An Introduction to Structural Equation Modeling (SEM)
SEM is a combination of factor analysis and multiple regression. It also goes by the aliases “causal modeling” and “analysis of covariance structure”. Special cases of SEM include confirmatory factor analysis and path analysis. You are already familiar with path analysis, which is SEM with no latent variables.
The variables in SEM are measured (observed, manifest) variables (indicators) and factors (latent variables). I think of factors as weighted linear combinations that we have created/invented. Those who are fond of SEM tend to think of them as underlying constructs that we have discovered.
Even though no variables may have been manipulated, variables and factors in SEM may be classified as “independent variables” or “dependent variables.” Such classification is made on the basis of a theoretical causal model, formal or informal. The causal model is presented in a diagram where the names of measured variables are within rectangles and the names of factors in ellipses. Rectangles and ellipses are connected with lines having an arrowhead on one (unidirectional causation) or two (no specification of direction of causality) ends.
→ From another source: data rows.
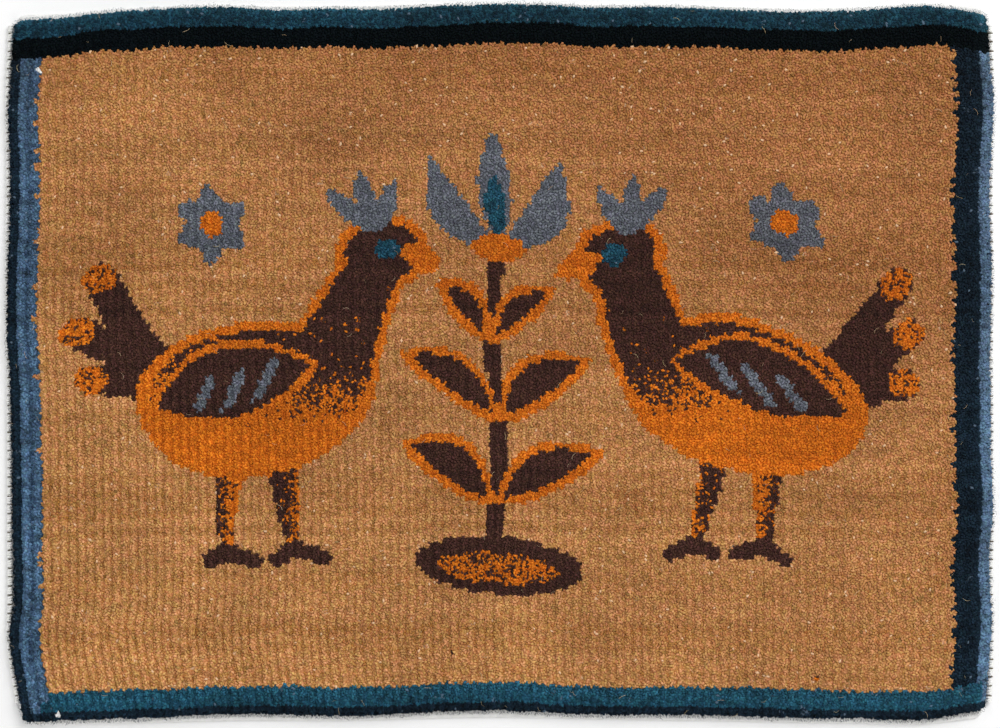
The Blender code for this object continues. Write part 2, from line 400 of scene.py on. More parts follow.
def chart_plant(chart, x, y):
    """A flowering plant on a mound, in the middle."""
    chart.fill(oval(x, y, (0, -22), (9, 2.8)), BROWN, grow=0.2)
    chart.fill(oval(x, y, (0, -22.4), (7, 1.6)), ORANGE, 0.35)
    away = np.abs(x)
    chart.fill(limb(x, y, (0, -20), (0, 14), 1.2, 0.8), BROWN)
    for start, end, half_width in (
        ((0.4, -15), (11, -9), 2.3),
        ((0.4, -6), (10.5, 1), 2.3),
        ((0.4, 3), (6.5, 8.6), 1.6),
    ):
        blade = leaf(away, y, start, end, half_width, bend=0.1)
        chart.fill(blade, ORANGE, grow=0.5)
        chart.fill(blade, BROWN, grow=-0.5)
    chart.fill(leaf(away, y, (0.6, 12.5), (7.6, 22.5), 2.3, bend=-0.14), GREY)
    chart.fill(leaf(x, y, (0, 13), (0, 25.5), 2.0), GREY)
    chart.fill(leaf(x, y, (0, 13.5), (0, 21), 1.3), TEAL)
    chart.fill(oval(x, y, (0, 12.6), (3.2, 1.5)), ORANGE)


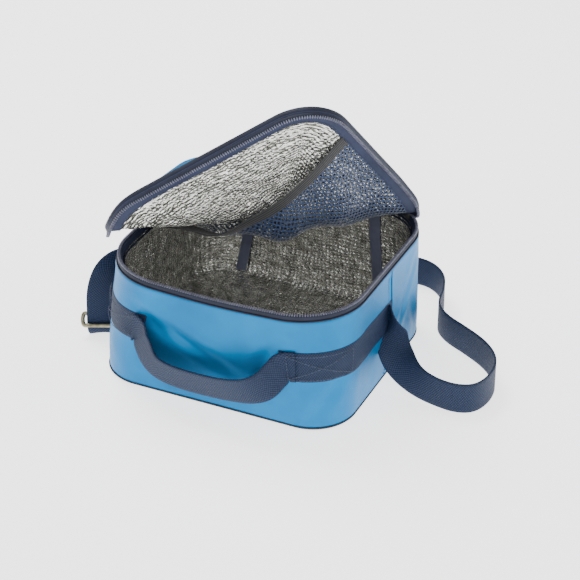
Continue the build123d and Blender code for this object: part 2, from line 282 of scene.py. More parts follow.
def net_fabric(name, dark, light):
    """Soft knitted net with rows of small round holes, which show what is behind."""
    n = Nodes(name, 0.55, Sheen_Weight=0.3)
    u, v, _ = n.axes(n.uv())
    pitch = 0.0052
    first = n.math("MULTIPLY", n.wave(u, pitch), n.wave(v, pitch))
    second = n.math("MULTIPLY", n.wave(n.math("ADD", u, pitch / 2), pitch),
                    n.wave(n.math("ADD", v, pitch / 2), pitch))
    holes = n.math("MAXIMUM", first, second)
    thread = n.math("SUBTRACT", 1.0, holes)
    n.color(n.ramp(thread, dark, light, 0.2, 0.9))
    n.link(n.math("GREATER_THAN", thread, 0.48), n.shader.inputs["Alpha"])
    n.bump(thread, 0.0006, 0.8)
    return n.material


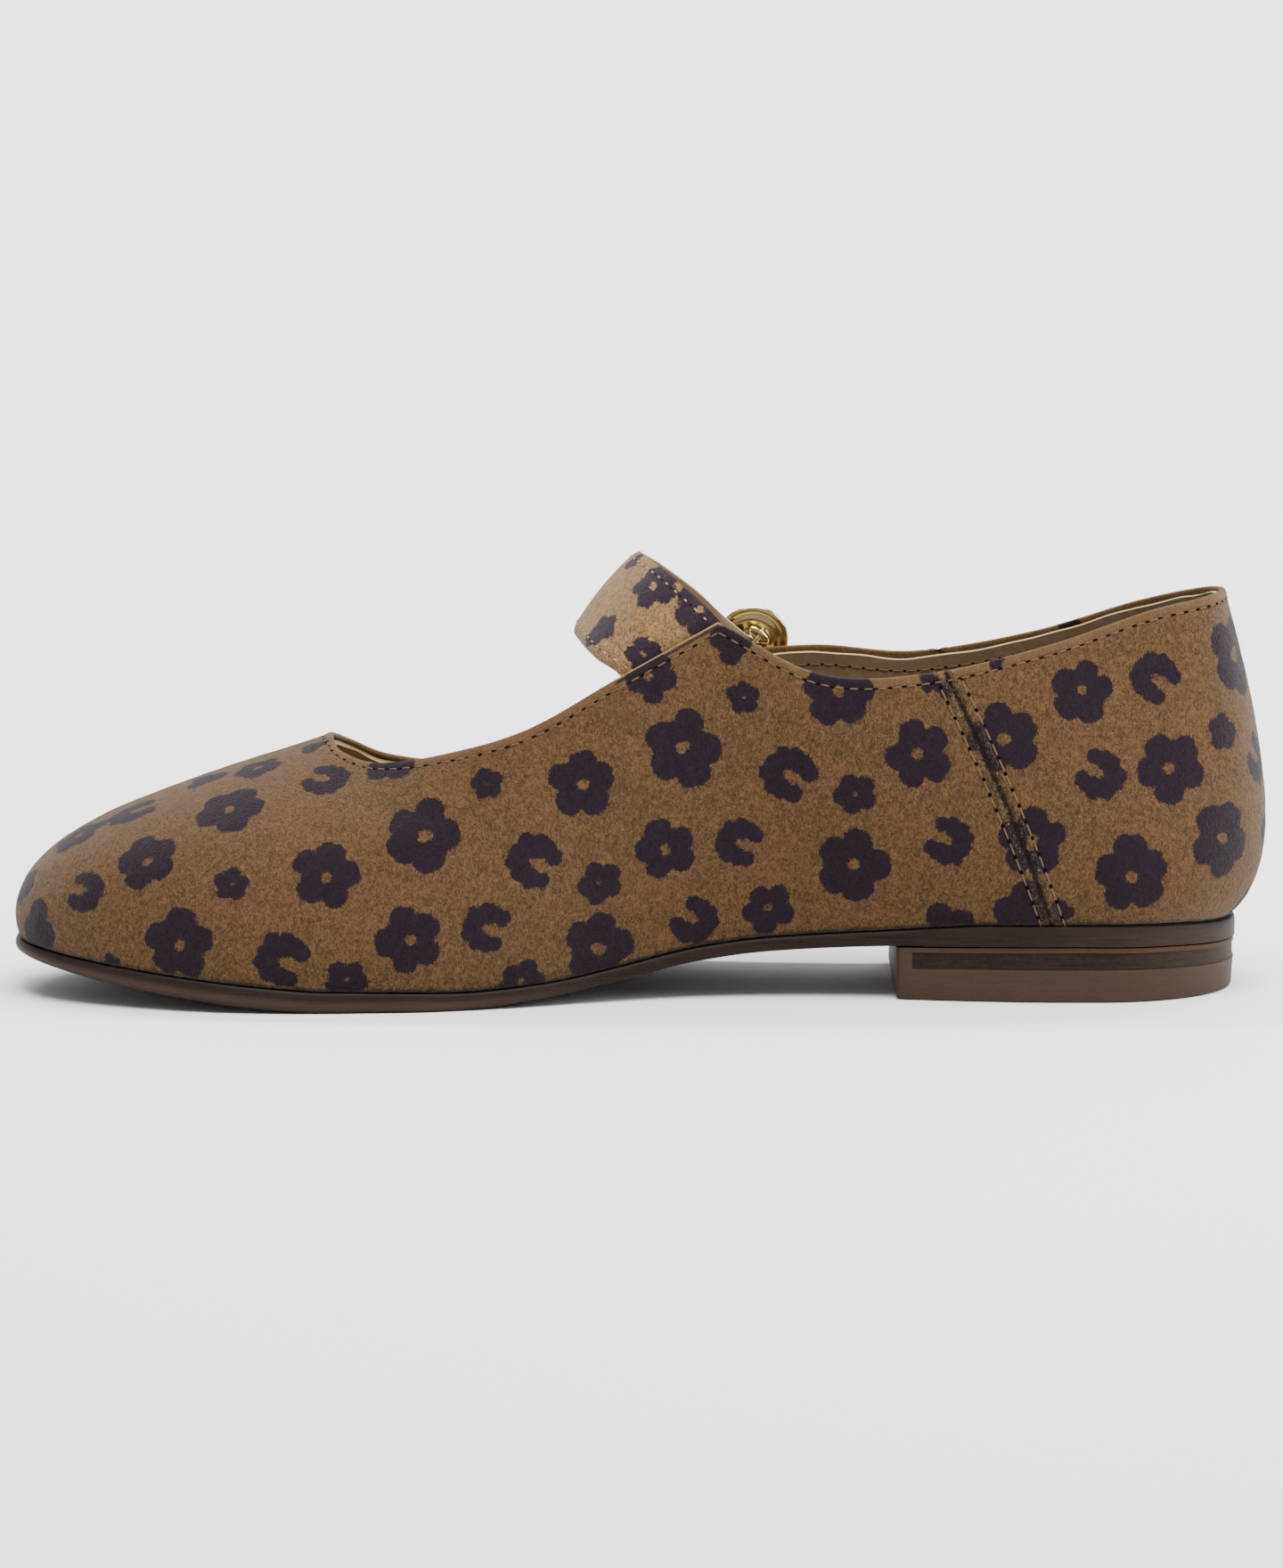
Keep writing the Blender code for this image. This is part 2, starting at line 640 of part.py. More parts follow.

Dependent variables are those which have one-way arrows pointing to them and independent variables are those which do not. Dependent variables have residuals (are not perfectly related to the other variables in the model) indicated by e’s (errors) pointing to measured variables and d’s pointing to latent variables.
The SEM can be divided into two parts. The measurement model is the part which relates measured variables to latent variables. The structural model is the part that relates latent variables to one another.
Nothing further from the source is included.